Exercise objective - Locate every line below that contains the word "joints" and copy it.

Raw data -
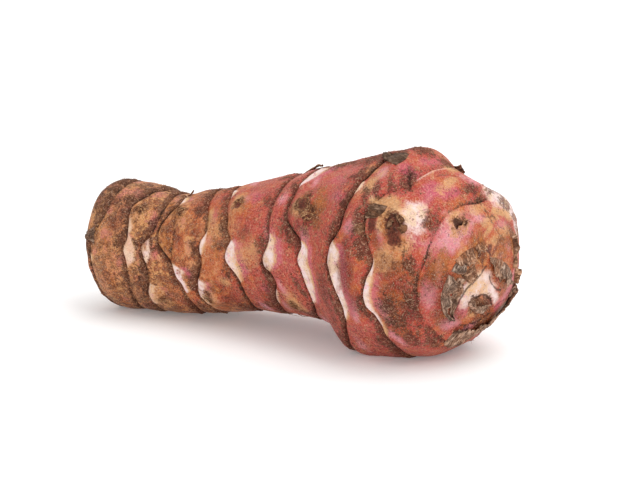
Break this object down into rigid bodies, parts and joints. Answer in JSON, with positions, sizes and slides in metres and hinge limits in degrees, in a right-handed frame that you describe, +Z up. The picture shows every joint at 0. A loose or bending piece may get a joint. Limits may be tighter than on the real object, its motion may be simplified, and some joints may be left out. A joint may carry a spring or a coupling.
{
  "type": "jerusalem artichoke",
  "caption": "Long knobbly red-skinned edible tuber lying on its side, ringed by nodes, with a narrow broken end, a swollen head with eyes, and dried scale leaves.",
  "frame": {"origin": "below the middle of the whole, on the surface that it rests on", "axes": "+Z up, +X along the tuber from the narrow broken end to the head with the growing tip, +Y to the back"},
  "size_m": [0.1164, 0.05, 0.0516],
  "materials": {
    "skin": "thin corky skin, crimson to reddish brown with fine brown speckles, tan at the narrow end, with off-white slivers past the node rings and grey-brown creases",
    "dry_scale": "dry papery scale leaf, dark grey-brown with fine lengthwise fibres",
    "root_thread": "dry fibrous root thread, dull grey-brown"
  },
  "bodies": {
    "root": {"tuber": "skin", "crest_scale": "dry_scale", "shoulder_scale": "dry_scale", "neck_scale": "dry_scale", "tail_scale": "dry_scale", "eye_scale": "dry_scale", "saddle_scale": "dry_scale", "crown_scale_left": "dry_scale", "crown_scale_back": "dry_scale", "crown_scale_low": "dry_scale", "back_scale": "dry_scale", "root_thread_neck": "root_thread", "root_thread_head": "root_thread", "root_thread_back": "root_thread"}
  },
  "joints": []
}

Task result -
Break this object down into rigid bodies, parts and joints. Answer in JSON, with positions, sizes and slides in metres and hinge limits in degrees, in a right-handed frame that you describe, +Z up. The picture shows every joint at 0. A loose or bending piece may get a joint. Limits may be tighter than on the real object, its motion may be simplified, and some joints may be left out. A joint may carry a spring or a coupling.
  "joints": []